To Captain John Brown, Senior, of Kansas:
To you, Old Hero, I dedicate this record of my Talks with the Slaves in the Southern States.
To you is due our homage for first showing how, and how alone, the gigantic crime of our age and nation can be effectually blotted out from our soil forever. You have proven that the slaver has a soul as cowardly as his own "domestic institution ;" you have shown how contemptible he is as a foe before the rifle of the earnest freeman. With your sword of the Lord and of Gideon you met him face to face; with a few ill-clad and ill-armed footmen, you routed his well-mounted and well-armed hosts.
I admire you for your dauntless bravery on the field; but more for your religious integrity of character and resolute energy of anti-slavery zeal. Rifle in hand, you put the brave young men of Kansas to shame; truth in heart, you rendered insignificant the puerile programmes of anti-slavery politicians.

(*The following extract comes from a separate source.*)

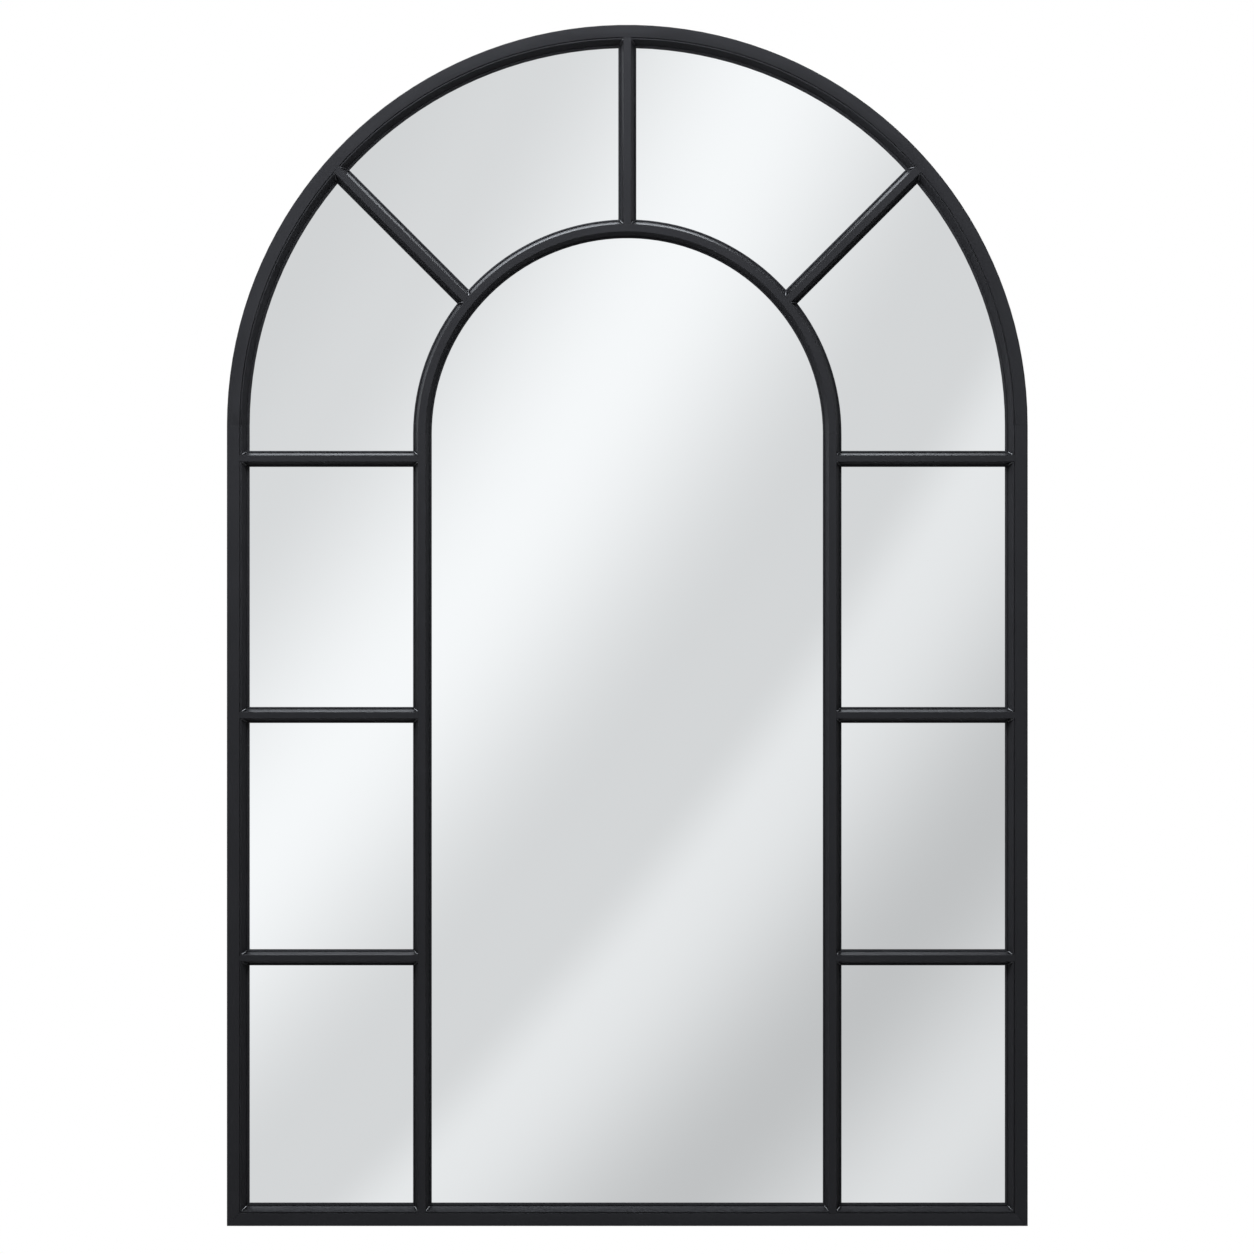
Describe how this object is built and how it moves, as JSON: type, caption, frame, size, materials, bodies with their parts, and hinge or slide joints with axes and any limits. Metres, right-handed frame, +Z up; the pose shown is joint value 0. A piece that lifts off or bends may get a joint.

You have no confidence in any man, plan or party that ignores moral principle as the soul of its action. You well know that an Organized Iniquity can never be destroyed by any programme of action which overlooks the fact that it is a crime, and is therefore to be eradicated without compromise, commiseration or delay. This, also, is my belief. Hence do I doubt the ultimate efficacy of any political anti-slavery action which is founded on Expediency— the morals of the counting-room—and hence, also, I do not hesitate to urge the friends of the slave to incite insurrections, and encourage, in the North, a spirit which shall ultimate in civil and servile wars. I think it unfair that the American bondman should have no generous Lafayette. What France was to us in our hour of trial, let the North be to the slave to-day. The oppressions of which the men of '76 complained through the muzzles of their guns and with the points of their bayonets, were trifling—unworthy of a moment's discussion—as compared with the cruel and innumerable wrongs which the negroes of the South now endure. If the fathers were justified in their rebellion, how much more will the slaves be justifiable in their insurrection? You, Old Hero! believe that the slave should be aided and urged to insurrection, and hence do I lay this tribute at your feet.
You are unwilling to ignore the rights of the slave for any reason—any "constitutional guarantees "—any plea of vested rights—any argument of inferiority of race—any sophistry of Providential overrulings, or pitiable appeals for party success. You are willing to recognize the negro as a brother, however inferior in intellectual endowments; as having rights, which, to take away, or withhold, is a crime that should be punished without mercy—surely—promptly —by law, if we can do it; over it, if more speedily by such action; peacefully if we can, but forcibly and by bloodshed if we must! So am I.
You went to Kansas, when the troubles broke out there —not to "settle" or "speculate"—or from idle curiosity: but for one stern, solitary purpose—to have a shot at the South. So did I.
To you, therefore, my senior in years as in services to the slave, I dedicate this work.